A big shout out to Tracy Puklowski's creative passion in inspiring and setting the challenge for curators to think big.
An absolute 10 out of 10 triumph.
Thank you to the City of Launceston council for your vision.
Bruce Webb, Launceston.
What do you think? Send us a letter to the editor:
POOR SOLAR REBATE
AFTER being informed of our $1100 odd quarterly power bill (over $12 per day), I enquired what the solar rebate was for our new 14-panel array.
The answer?
It was $13, yep $13.
That's a payback period of 96 years.
If you are taking your funds out of your superannuation, it's actually costing you to have solar.
Is the feel-good factor worth it?
Rod Force, Sandy Bay.
EQUITABLE ACCESS
THE law is unequivocal in that equitable access must be provided but quick access to toilets is especially important to wheelchair-bound patrons and the elderly (The Examiner, August 2).
This is a no brainer and I don't believe it's about funds.
Even if a hat were handed around I'm sure the basketball community would happily chip in with cash and services, but the owners hide behind layers of bureaucracy and nothing is done.
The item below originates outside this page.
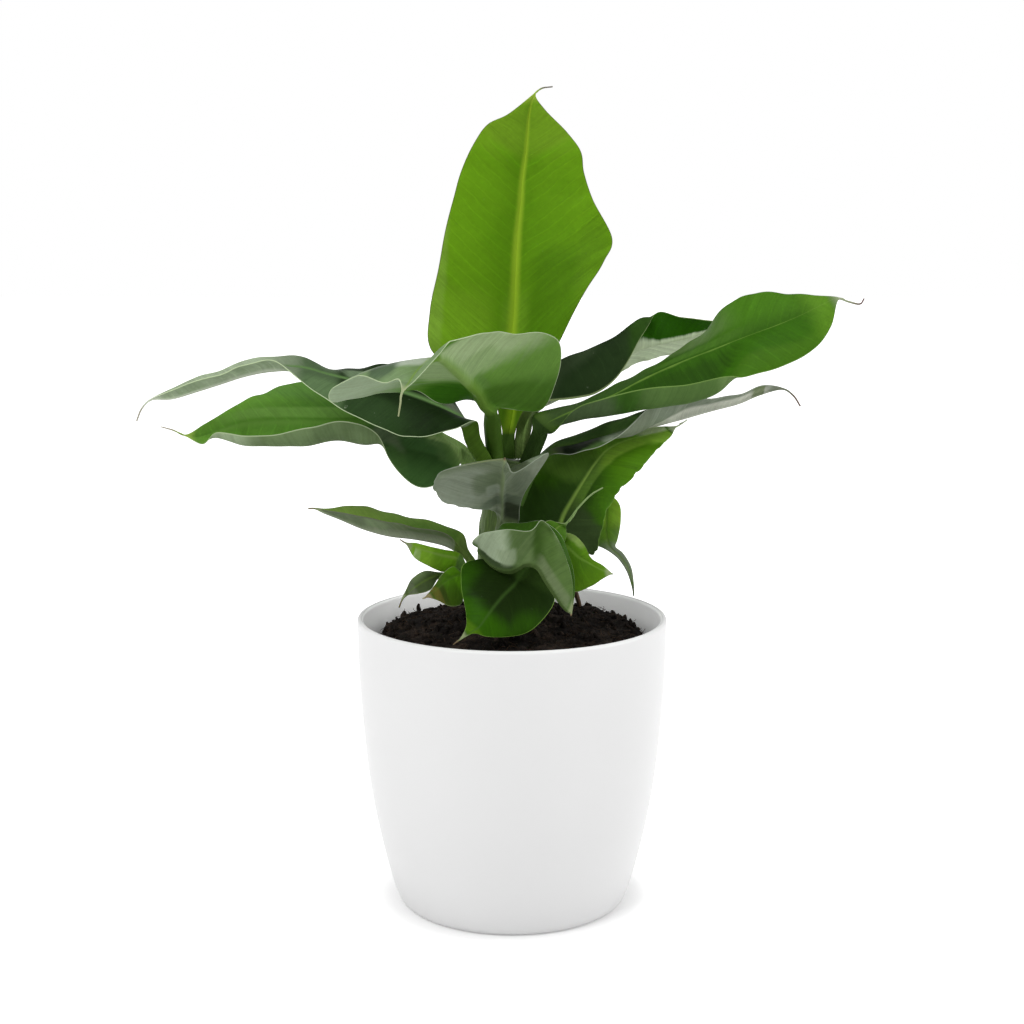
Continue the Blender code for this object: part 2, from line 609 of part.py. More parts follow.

Good on you Michael for speaking out.
Benjamin Nitschke, Launceston.
MOUNTAIN TOURIST LIFT
IT is so hard to understand sometimes the decision made by those who we elect to look after our welfare and interest.
The Hobart City Council's short-sightedly listened to minority groups and voted against a definite Tourist draw, the lift up Mount Wellington.
What a missed opportunity.
There are so many of these types of lifts worldwide offering tourist and local fantastic opportunities.
In the Alps, the centre of Hong Kong and so on.
Australia's own Gold Coast takes up every opportunity for tourist drawcards and accommodation, catering and pampering to this lucrative industry.
Tasmania also relies on tourism yet bork at so many drawcards because it may upset some in the smallest way the surrounding.
In Launceston, there was opposition to a new hotel because wait for it, "it was too big".
Wow, we will fall behind if we do not have top class accommodation and worthy tourist attractions.
Wake up councils give us a fighting chance at the tourism dollar.
Peter Doddy, Trevallyn.
TASSIE TRAVEL VOUCHERS
I LOVE the idea of a lottery.
It seems a lot fairer and easier to accept the no win, after all, lotteries are won by two or three people and that's fair.
I dipped out the last two but will have another go as I have to be in it to win it, but no winging from me if unlucky.
Irene Grant, Penguin.
NORTHERN PRISON SITE
ADAM Holmes (The Examiner, July 31) explains how Australia's national environmental laws significantly favour land clearing, by the use of environmental "offsets".
Citing the recognised natural values of the bush block proposed for the Westbury prison, he writes that the Tasmanian government is planning to "offset" this bush block with other land that could be protected, instead of the proposed prison land.
This offset provision in our national environmental laws is a complete con job, a developer's dream that has been granted thousands of times over the last 20 years.
This has obviously led to significant habitat loss for endangered species, such as the masked owls at the Westbury prison site.
Each time, two areas of habitat are reduced to one, with the allowed destruction of the original habitat.
Why is Tasmania's environment department involved in such blatant political horse trading?